In the study, title "Single Theranostic Agent for Image-Guided Surgery and Intraoperative Phototherapy for Cancer Treatment," researchers created an activatable theranostic nanoplatform that can be employed for two purposes: delineation of tumor with a real-time near-infrared (NIR) fluorescence signal during surgery, and an intraoperative targeted treatment to eliminate hard-to-remove tumors further by non-toxic phototherapy.

You can relate these nanoparticles like a light switch, they are off until the tumor cells turn them on, tumor cells can be close to healthy tissue, blood vessels and more, making them challenging to remove. The surgeon can shine the near-infrared light on the now-glowing cells and these nanoparticles will absorb the light transferring it to a heat to eliminate the tumor cells.

Oleh Taratula, study's lead researcher, assistant professor of pharmaceutics, Oregon State University.

The created nanoparticles were successfully delivered to, accumulated at, and penetrated into the center of tumors in animal models. Then, these activatable SiNc-encapsulated polymeric nanoparticles switched on the NIR fluorescence at the tumor site, providing high cancer-to-tissue contrast imaging.

Fluobeam® 800, an FDA-approved intraoperative NIR imaging system, was used to demonstrate the feasibility of activatable SiNc-PNP for real-time intraoperative image-guided surgery, where sensitive fluorescence detection of cancerous tumors was observed for tumor resection.

Phototherapy during surgery in mice showed successful removal of the subcutaneous tumor with the fluorescence signal from SiNc. The NIR light was shown on the cancerous tumor 24 hours after injection (10 minutes) of the nanoparticles. When treated with this single dose of phototherapy, chemoresistant tumors were completely removed from the mice and there was no tumor recurrence during the experiment.

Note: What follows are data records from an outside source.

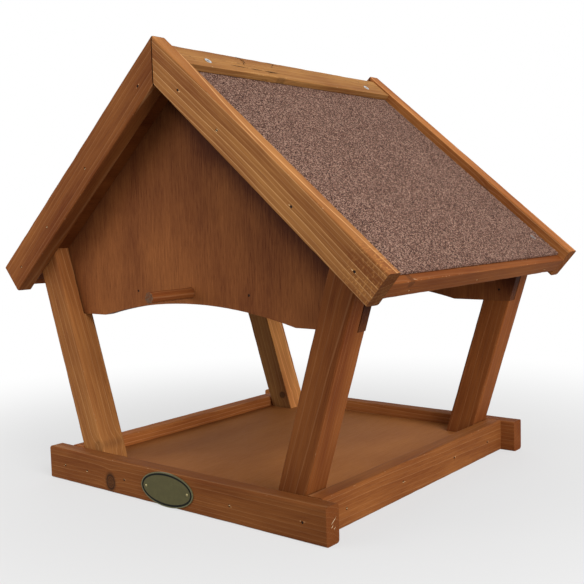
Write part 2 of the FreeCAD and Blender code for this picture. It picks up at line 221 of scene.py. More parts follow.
class StageSettings(PropertyGroup):
    """Floor, light and camera."""

    camera_place: FloatVectorProperty(name="Camera", description="Where the camera stands", size=3,
                                      subtype="TRANSLATION", unit="LENGTH",
                                      default=(0.67748, -0.82484, 0.30084))
    camera_yaw: angle_setting("Yaw", "Camera's turn to the left of straight back", 38.863)
    camera_pitch: angle_setting("Pitch", "Camera's tilt above the level", -4.776)
    camera_roll: angle_setting("Roll", "Camera's turn about its own line of sight", -1.692)
    camera_lens: FloatProperty(name="Lens", description="Focal length for a 36 mm wide film",
                               unit="CAMERA", default=54.63)
    sky: FloatProperty(name="Sky", description="Strength of the even light from all round", default=0.42)
    key: power_setting("Key", "Power of the large soft lamp", 48)
    fill: power_setting("Fill", "Power of the second lamp", 9)
    side: power_setting("Side", "Power of the low lamp", 12)
    back: power_setting("Back", "Power of the lamp behind", 12)
    floor_size: length_setting("Floor", "Side of the pale floor", 24.0)
    floor_tint: colour_setting("Floor, tint", "Colour of the floor", (0.5, 0.5, 0.5))
    floor_glow: share_setting("Floor, glow", "Share of white in the floor that is seen", 0.6)
    fade_start: length_setting("Fade, start", "Where the floor begins to turn white", 0.25)
    fade_end: length_setting("Fade, end", "Where the floor is white", 0.9)


class BirdTableSettings(PropertyGroup):
    """All that a user would change."""

    timber: PointerProperty(type=TimberSettings)
    plywood: PointerProperty(type=PlywoodSettings)
    felt: PointerProperty(type=FeltSettings)
    metal: PointerProperty(type=MetalSettings)
    stage: PointerProperty(type=StageSettings)


# Materials


def maths(operation, turned=False):
    """A method that adds a Math node, with the value's own socket last where the operator is turned."""
    def method(self, *others):
        values = (*others, self) if turned else (self, *others)
        return self.look.add("ShaderNodeMath", {"operation": operation}, dict(enumerate(values)))
    return method


class Value:
    """A socket of a material. Its operators add the Math nodes that they stand for."""

    __add__ = __radd__ = maths("ADD")
    __sub__ = maths("SUBTRACT")
    __rsub__ = maths("SUBTRACT", turned=True)
    __mul__ = __rmul__ = maths("MULTIPLY")
    __truediv__ = maths("DIVIDE")
    __rpow__ = maths("POWER", turned=True)
    root = maths("SQRT")
    fraction = maths("FRACT")
    whole = maths("FLOOR")
    most = maths("MAXIMUM")
    least = maths("MINIMUM")

    def __init__(self, look, socket):
        self.look = look
        self.socket = socket

    def step(self, low, high):
        """0 below low and 1 above high, or the other way round, smooth between."""
        return self.look.add("ShaderNodeMapRange", {"interpolation_type": "SMOOTHSTEP"},
                             {"Value": self, "From Min": low, "From Max": high})


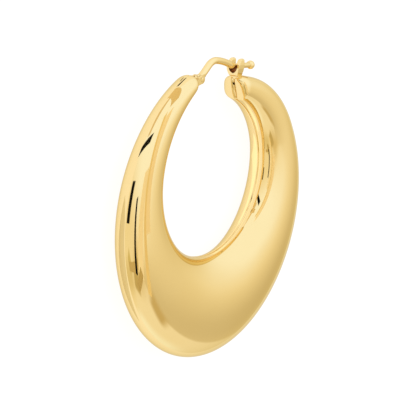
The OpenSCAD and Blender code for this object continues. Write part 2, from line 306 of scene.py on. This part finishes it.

Taratula added, "We think these nanoparticles could be a powerful diagnostic and treatment tool to enhance surgical outcomes and patient prognosis for a variety of cancers in the future."

As a next step, the researchers will confirm the efficiency of the phototheranostic nanoplatform by performing image-guided surgery together with phototherapy in additional animal models.